A cast of newcomers also populate Celine Sciamma’s outstanding Girlhood (nominated for Best International Independent Film), a skilful depiction of female adolescence told through the story of Vic (Karidja Toure) and her friends as they navigate the threateningly masculine landscape of their Parisian estate. The female teen experience is perfectly encapsulated in its powerful, eloquent opening sequence in which a shouting group of female American football players are brought to total, downcast silence by the catcalls of the men they pass on their way home. It’s one of the most powerful cinematic moments of the year.
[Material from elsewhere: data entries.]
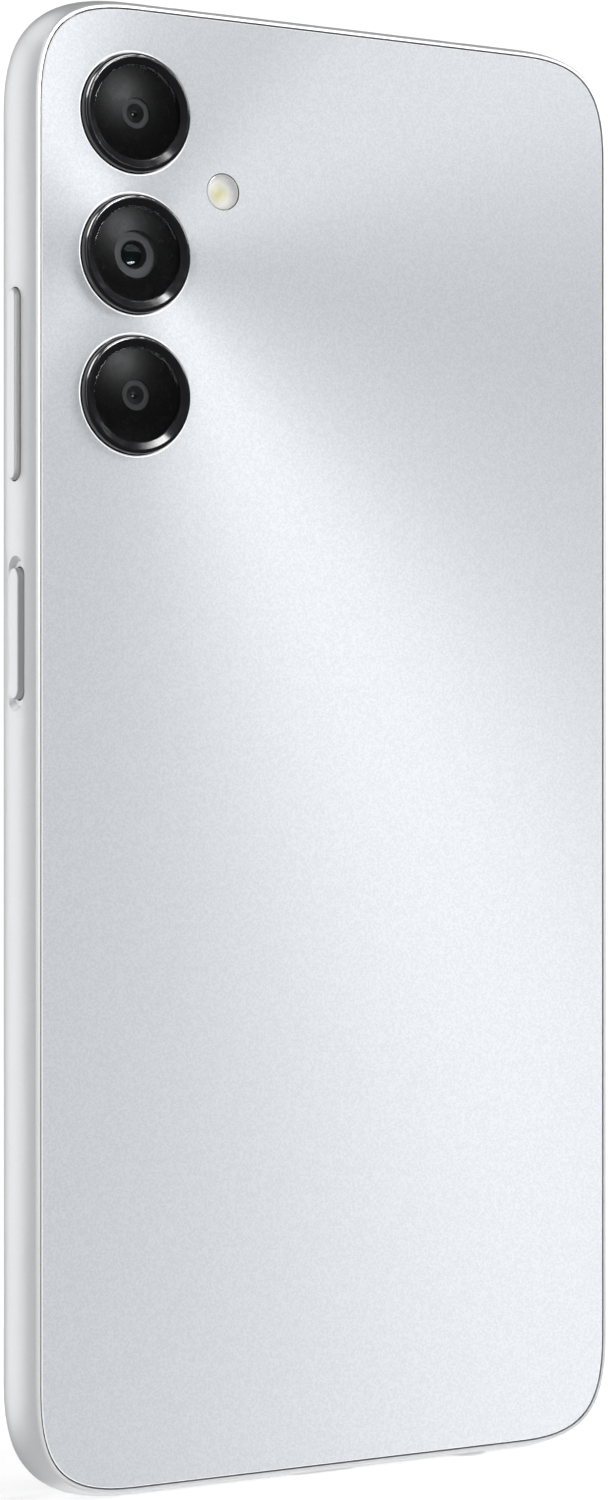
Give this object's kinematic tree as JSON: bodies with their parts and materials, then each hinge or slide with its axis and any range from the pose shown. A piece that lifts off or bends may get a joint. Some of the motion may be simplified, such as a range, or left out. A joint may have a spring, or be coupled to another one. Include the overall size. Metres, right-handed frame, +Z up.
{
  "type": "smartphone",
  "caption": "Slab smartphone with a barrel-shaped side frame, an inset pearl back, round rear cameras in a column, side keys, a notched display and a card tray.",
  "frame": {"origin": "middle of the bottom edge: centre of the bottom of the body's bounding box", "axes": "+Z up the phone from the charging port to the earpiece, +Y out of the back through the rear cameras, -Y out of the display, +X towards the side with the volume and power keys"},
  "size_m": [0.0783, 0.0098, 0.168],
  "materials": {
    "pearl_cover": "pearl silver lacquer with a fine metallic grain, clear coated",
    "silver_frame": "satin silver lacquer, polished rim",
    "silver_keys": "satin silver lacquer",
    "ring_black": "gloss black",
    "lens_cover_glass": "smoked clear glass",
    "display_glass": "black printed behind clear glass",
    "lens_glass": "coated lens glass",
    "camera_black": "moulded black",
    "flash_diffuser": "milky clear moulding",
    "flash_phosphor": "yellow phosphor",
    "adhesive": "foam adhesive",
    "mid_plate_metal": "die cast, bead blasted",
    "lcd_glass": "dark polarised glass",
    "backlight_white": "white reflector film",
    "mesh_dark": "dark woven mesh",
    "circuit_board": "solder mask",
    "shield_steel": "tinned sheet",
    "battery_pouch": "foil pouch in a dark film",
    "flex_amber": "polyimide film",
    "coax_black": "jacketed thin coax",
    "moulded_dark": "glass-filled moulding",
    "component_grey": "packaged component",
    "seal_rubber": "silicone",
    "diaphragm_film": "formed film",
    "rotor_weight": "sintered heavy alloy",
    "screw_steel": "black zinc"
  },
  "bodies": {
    "phone": {"back_cover": "pearl_cover", "side_frame": "silver_frame", "camera_ring_top": "ring_black", "camera_ring_middle": "ring_black", "camera_ring_bottom": "ring_black", "lens_cover_top": "lens_cover_glass", "lens_cover_middle": "lens_cover_glass", "lens_cover_bottom": "lens_cover_glass", "cover_glass": "display_glass", "upper_camera_lens": "lens_glass", "lower_camera_lens": "lens_glass", "front_camera_lens": "lens_glass", "main_camera": "camera_black", "upper_camera": "camera_black", "lower_camera": "camera_black", "front_camera": "camera_black", "flash_lens": "flash_diffuser", "flash_led": "flash_phosphor", "back_cover_adhesive": "adhesive", "display_adhesive": "adhesive", "battery_tape": "adhesive", "mid_plate": "mid_plate_metal", "lcd_panel": "lcd_glass", "backlight_unit": "backlight_white", "earpiece_mesh": "mesh_dark", "speaker_mesh": "mesh_dark", "main_board": "circuit_board", "sub_board": "circuit_board", "board_shields": "shield_steel", "sim_reader": "shield_steel", "usb_receptacle": "shield_steel", "vibration_motor": "shield_steel", "battery": "battery_pouch", "battery_flex": "flex_amber", "main_flex": "flex_amber", "side_key_flex": "flex_amber", "coax_cable": "coax_black", "upper_inner_cover": "moulded_dark", "lower_inner_cover": "moulded_dark", "headphone_jack": "moulded_dark", "loudspeaker": "moulded_dark", "earpiece_speaker": "moulded_dark", "usb_tongue": "moulded_dark", "bottom_microphone": "component_grey", "top_microphone": "component_grey", "volume_up_switch": "component_grey", "volume_down_switch": "component_grey", "power_switch": "component_grey", "upper_screws": "screw_steel", "lower_screws": "screw_steel"},
    "volume_rocker": {"volume_key": "silver_keys"},
    "power_button": {"power_key": "silver_keys", "fingerprint_sensor": "component_grey"},
    "card_tray": {"sim_tray": "silver_keys", "sim_tray_seal": "seal_rubber"},
    "focus_barrel": {"main_lens_barrel": "camera_black", "main_camera_lens": "lens_glass"},
    "vibration_weight": {"vibration_rotor": "rotor_weight"},
    "speaker_cone": {"speaker_diaphragm": "diaphragm_film"}
  },
  "joints": [
    {"name": "volume_rock", "type": "hinge", "parent": "phone", "child": "volume_rocker", "pos_m": [0.0365, 0.0005, 0.1244], "axis": [0, 1, 0], "range_deg": [-1.5, 1.5], "stiffness_Nm_per_rad": 0.4},
    {"name": "power_press", "type": "slide", "parent": "phone", "child": "power_button", "axis": [-1, 0, 0], "range_m": [0, 0.0002], "stiffness_N_per_m": 3000},
    {"name": "tray_slide", "type": "slide", "parent": "phone", "child": "card_tray", "axis": [-1, 0, 0], "range_m": [0, 0.0375]},
    {"name": "focus_travel", "type": "slide", "parent": "phone", "child": "focus_barrel", "axis": [0, 1, 0], "range_m": [0, 0.00025], "stiffness_N_per_m": 200},
    {"name": "rotor_spin", "type": "hinge", "parent": "phone", "child": "vibration_weight", "pos_m": [-0.029, 0, 0.0122], "axis": [0, 1, 0], "continuous": true},
    {"name": "cone_travel", "type": "slide", "parent": "phone", "child": "speaker_cone", "axis": [0, 1, 0], "range_m": [-0.00015, 0.00015], "stiffness_N_per_m": 600}
  ]
}
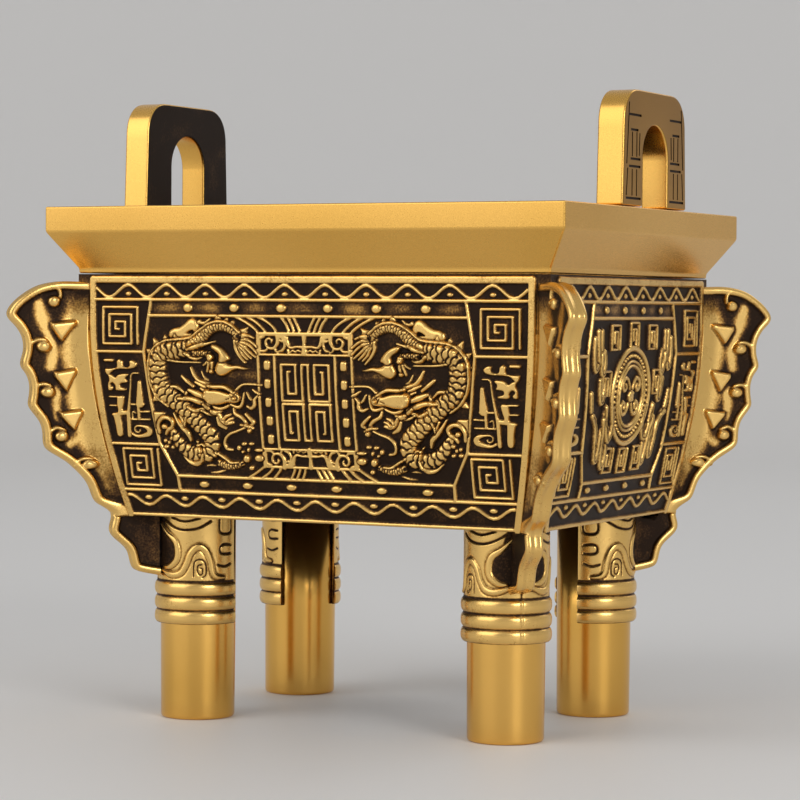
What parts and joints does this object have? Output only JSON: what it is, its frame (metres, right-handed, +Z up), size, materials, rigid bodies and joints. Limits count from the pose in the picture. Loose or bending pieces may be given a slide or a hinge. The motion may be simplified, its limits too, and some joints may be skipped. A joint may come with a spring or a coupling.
{
  "type": "square ding cauldron",
  "caption": "Rectangular four-legged ritual vessel with a sloped rim, upright ears, raised ornament on its walls and scalloped corner flanges.",
  "frame": {"origin": "on the surface that the vessel stands on, under the middle of its mouth", "axes": "+Z up, X along the long sides, the ears on the two X sides, the front towards -Y"},
  "size_m": [0.2016, 0.1648, 0.2008],
  "materials": {
    "polished_brass": "satin, brushed",
    "antique_brass": "dark patina, rubbed bright on raised ornament",
    "steel": "plain"
  },
  "bodies": {
    "root": {"rim_collar": "polished_brass", "front_wall": "antique_brass", "back_wall": "antique_brass", "left_wall": "antique_brass", "right_wall": "antique_brass", "floor_plate": "antique_brass", "left_ear": "polished_brass", "right_ear": "polished_brass", "ear_pin_left_front": "steel", "ear_pin_left_back": "steel", "ear_pin_right_front": "steel", "ear_pin_right_back": "steel", "flange_front_left": "antique_brass", "flange_front_right": "antique_brass", "flange_back_left": "antique_brass", "flange_back_right": "antique_brass", "leg_front_left": "polished_brass", "leg_front_right": "polished_brass", "leg_back_left": "polished_brass", "leg_back_right": "polished_brass", "sleeve_front_left": "antique_brass", "sleeve_front_right": "antique_brass", "sleeve_back_left": "antique_brass", "sleeve_back_right": "antique_brass", "leg_screw_front_left": "steel", "leg_screw_front_right": "steel", "leg_screw_back_left": "steel", "leg_screw_back_right": "steel"}
  },
  "joints": []
}
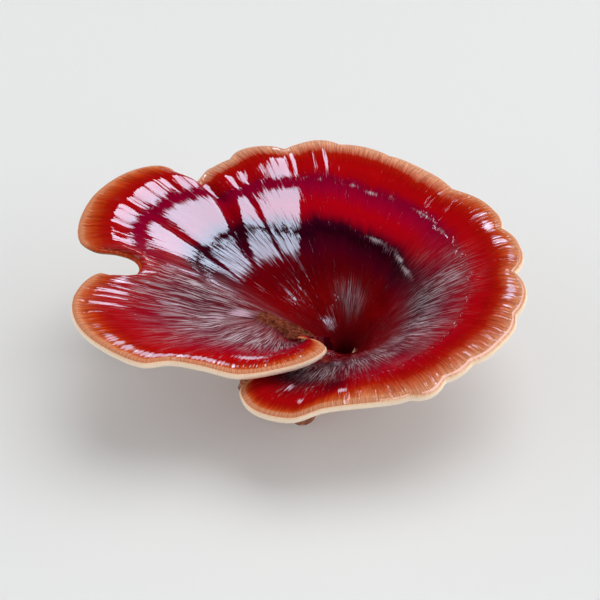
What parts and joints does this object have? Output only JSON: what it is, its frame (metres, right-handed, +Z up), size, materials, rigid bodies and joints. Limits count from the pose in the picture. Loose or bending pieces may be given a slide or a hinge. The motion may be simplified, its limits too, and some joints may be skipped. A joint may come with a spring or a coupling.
{
  "type": "reishi mushroom",
  "caption": "Lacquered bracket mushroom: a spiral funnel cap with a round pale edge, a side bay and an overlapping front flap, on a stout cut stem.",
  "frame": {"origin": "centre of the flat cut foot of the stem", "axes": "+Z up, -Y the front where the flap overlaps the lower lobe, +X to the right seen from the front"},
  "size_m": [0.1569, 0.131, 0.0549],
  "materials": {
    "fruiting_body": "lacquered"
  },
  "bodies": {
    "root": {"fruiting_body": "fruiting_body"}
  },
  "joints": []
}
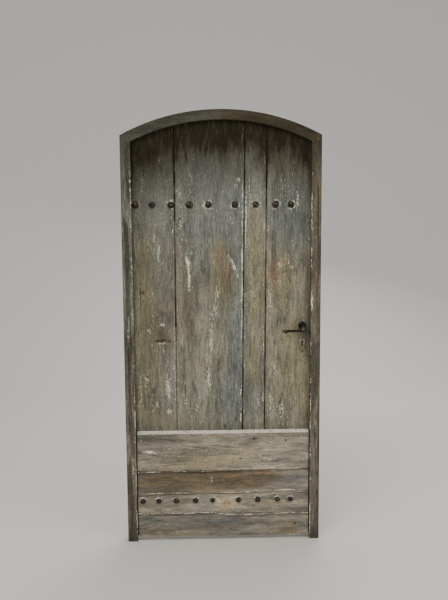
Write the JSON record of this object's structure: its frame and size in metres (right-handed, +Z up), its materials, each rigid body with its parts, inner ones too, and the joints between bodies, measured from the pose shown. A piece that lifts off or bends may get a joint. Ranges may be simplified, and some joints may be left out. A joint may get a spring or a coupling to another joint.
{
  "type": "arched wooden door",
  "caption": "Plank door with an arched top in its wooden frame, nailed to ledges behind, with a nailed apron, lever handle, rim lock and strap hinges; it swings inwards.",
  "frame": {"origin": "middle of the frame's foot: X = 0 is the middle of the opening, Z = 0 the foot of the jambs, Y = 0 the rear plane of frame and planks, midway between the two levers' outermost points", "axes": "+X right and +Z up as seen from outside, -Y towards the outside, +Y into the room"},
  "size_m": [0.99, 0.184, 2.191],
  "materials": {
    "frame_wood": "weathered paint, matt",
    "painted_plank": "weathered grey-green paint, matt",
    "apron_wood": "worn paint over bare wood, matt",
    "bare_oak": "aged bare wood, matt",
    "forged_iron": "forged, dark, slightly rusted",
    "handle_iron": "blackened, worn",
    "painted_iron": "painted over with the door",
    "lock_iron": "dark, oiled",
    "steel": "worn bright"
  },
  "bodies": {
    "frame": {"left_jamb": "frame_wood", "right_jamb": "frame_wood", "arched_head": "frame_wood", "head_pegs": "frame_wood", "upper_pintle": "forged_iron", "lower_pintle": "forged_iron", "pintle_nails": "lock_iron", "lock_keeper": "lock_iron", "keeper_nails": "lock_iron"},
    "leaf": {"hinge_side_plank": "painted_plank", "wide_plank": "painted_plank", "narrow_plank": "painted_plank", "lock_side_plank": "painted_plank", "upper_ledge": "bare_oak", "lower_ledge": "bare_oak", "apron_top_board": "apron_wood", "apron_second_board": "apron_wood", "apron_third_board": "apron_wood", "apron_bottom_board": "apron_wood", "upper_nails": "forged_iron", "lower_nails": "forged_iron", "apron_pins": "forged_iron", "apron_back_nails": "lock_iron", "upper_strap": "forged_iron", "lower_strap": "forged_iron", "lock_case": "lock_iron", "lock_case_nails": "lock_iron", "escutcheon": "painted_iron", "escutcheon_pins": "painted_iron", "outer_rose": "handle_iron", "inner_rose": "handle_iron", "latch_spring": "steel"},
    "handle": {"outer_lever": "handle_iron", "inner_lever": "handle_iron", "spindle": "steel", "lever_pins": "handle_iron", "follower": "steel"},
    "latch": {"latch_bolt": "steel"},
    "deadbolt": {"deadbolt": "steel"}
  },
  "joints": [
    {"name": "leaf_swing", "type": "hinge", "parent": "frame", "child": "leaf", "pos_m": [-0.464, 0.0305, 0], "axis": [0, 0, 1], "range_deg": [0, 100]},
    {"name": "lever_turn", "type": "hinge", "parent": "leaf", "child": "handle", "pos_m": [0.406, 0, 1.12], "axis": [0, -1, 0], "range_deg": [0, 40], "stiffness_Nm_per_rad": 0.9, "springref_deg": -22.92},
    {"name": "latch_slide", "type": "slide", "parent": "leaf", "child": "latch", "axis": [1, 0, 0], "range_m": [-0.012, 0], "deforming": ["latch_spring"]},
    {"name": "deadbolt_slide", "type": "slide", "parent": "leaf", "child": "deadbolt", "axis": [1, 0, 0], "range_m": [0, 0.018]}
  ],
  "couplings": [
    {"joint": "latch_slide", "follows": "lever_turn", "m_per_rad": -0.01718}
  ]
}
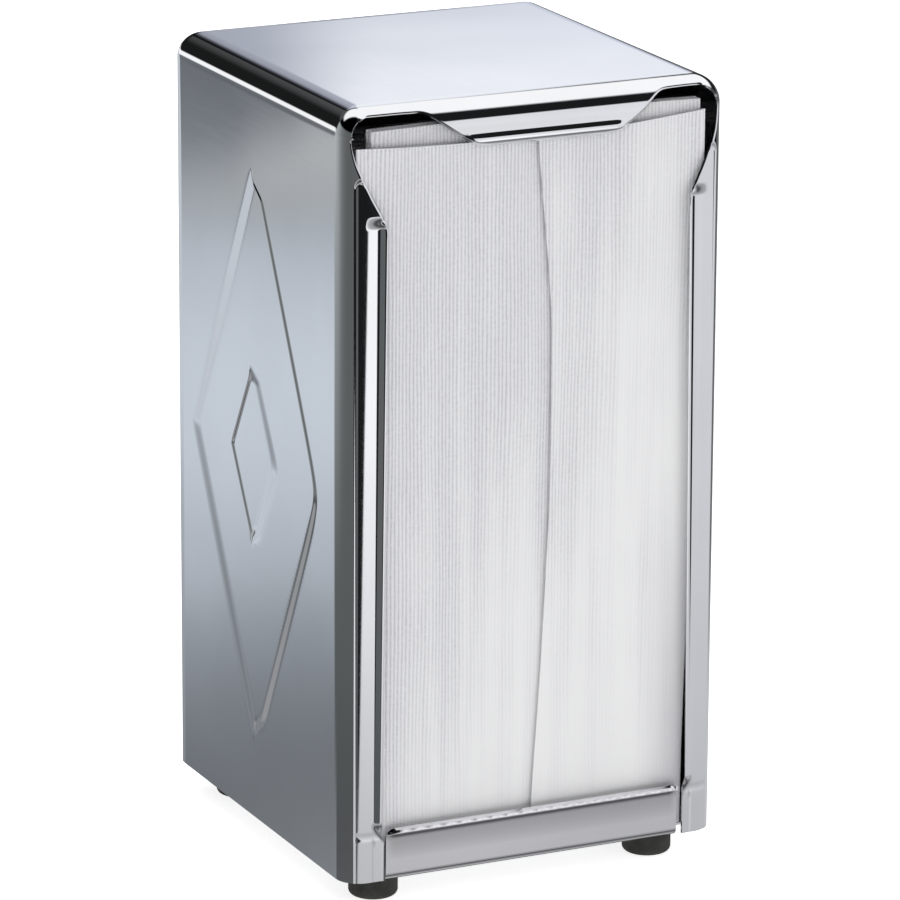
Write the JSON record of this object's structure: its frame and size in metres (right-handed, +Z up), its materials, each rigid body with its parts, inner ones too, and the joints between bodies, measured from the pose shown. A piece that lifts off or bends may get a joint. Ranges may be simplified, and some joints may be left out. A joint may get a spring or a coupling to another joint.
{
  "type": "napkin dispenser",
  "caption": "Two-sided tabletop dispenser for tall-fold napkins: a chromed arch-shaped casing on a base pan with rubber feet, and two sprung follower plates that push the napkins outwards.",
  "frame": {"origin": "under the middle of the body, on the plane that the four feet stand on", "axes": "+Z up, X across the width, -Y out of the front window that the picture shows, +Y out of the rear window"},
  "size_m": [0.0974, 0.105, 0.1905],
  "materials": {
    "chrome": "bright chrome plate on formed sheet steel",
    "pan_chrome": "satin-bright chrome plate",
    "plate": "plain plated sheet steel",
    "spring": "bright drawn spring wire",
    "rivet": "plated steel",
    "rubber": "matt dark olive-grey rubber",
    "napkin": "white, linen-embossed tissue paper"
  },
  "bodies": {
    "body": {"casing": "chrome", "base_pan": "pan_chrome", "divider_plate": "plate", "divider_rivet_left": "rivet", "divider_rivet_right": "rivet", "spring_rivet_lower": "rivet", "spring_rivet_upper": "rivet", "foot_front_left": "rubber", "foot_washer_front_left": "rivet", "foot_rivet_front_left": "rivet", "foot_front_right": "rubber", "foot_washer_front_right": "rivet", "foot_rivet_front_right": "rivet", "front_spring_lower": "spring", "spring_washer_front_lower": "rivet", "front_spring_upper": "spring", "spring_washer_front_upper": "rivet", "front_napkin_stack": "napkin", "front_napkin": "napkin", "foot_rear_left": "rubber", "foot_washer_rear_left": "rivet", "foot_rivet_rear_left": "rivet", "foot_rear_right": "rubber", "foot_washer_rear_right": "rivet", "foot_rivet_rear_right": "rivet", "rear_spring_lower": "spring", "spring_washer_rear_lower": "rivet", "rear_spring_upper": "spring", "spring_washer_rear_upper": "rivet", "rear_napkin_stack": "napkin", "rear_napkin": "napkin"},
    "front_follower": {"front_follower": "plate"},
    "rear_follower": {"rear_follower": "plate"}
  },
  "joints": [
    {"name": "front_follower_slide", "type": "slide", "parent": "body", "child": "front_follower", "axis": [0, -1, 0], "range_m": [0, 0.0348], "stiffness_N_per_m": 60, "springref_m": 0.05, "deforming": ["front_spring_lower", "front_spring_upper", "front_napkin_stack"]},
    {"name": "rear_follower_slide", "type": "slide", "parent": "body", "child": "rear_follower", "axis": [0, 1, 0], "range_m": [0, 0.0348], "stiffness_N_per_m": 60, "springref_m": 0.05, "deforming": ["rear_spring_lower", "rear_spring_upper", "rear_napkin_stack"]}
  ]
}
Strong female characters have also been in abundance outside of the BIFA nominations list, and across the broad spectrum of genres; including grown-up besties Jess (Drew Barrymore) and Milly (Toni Collette) in Miss You Already; science-geek-world-saving teen Casey (Britt Robertson) in Tomorrowland: A World Beyond; the robust older women of Grandma and Lady in the Van (Lily Tomlin and Maggie Smith, respectively); ass-kicking Ilsa (Rebecca Ferguson) in Mission: Impossible – Rogue Nation; and, of course, all conquering action hero Furiosa (Charlize Theron) in the epic Mad Max: Fury Road. It all goes to show that, while women may still be as under-represented on screen as off, 2015 may be the year when the tide, finally, begins to turn.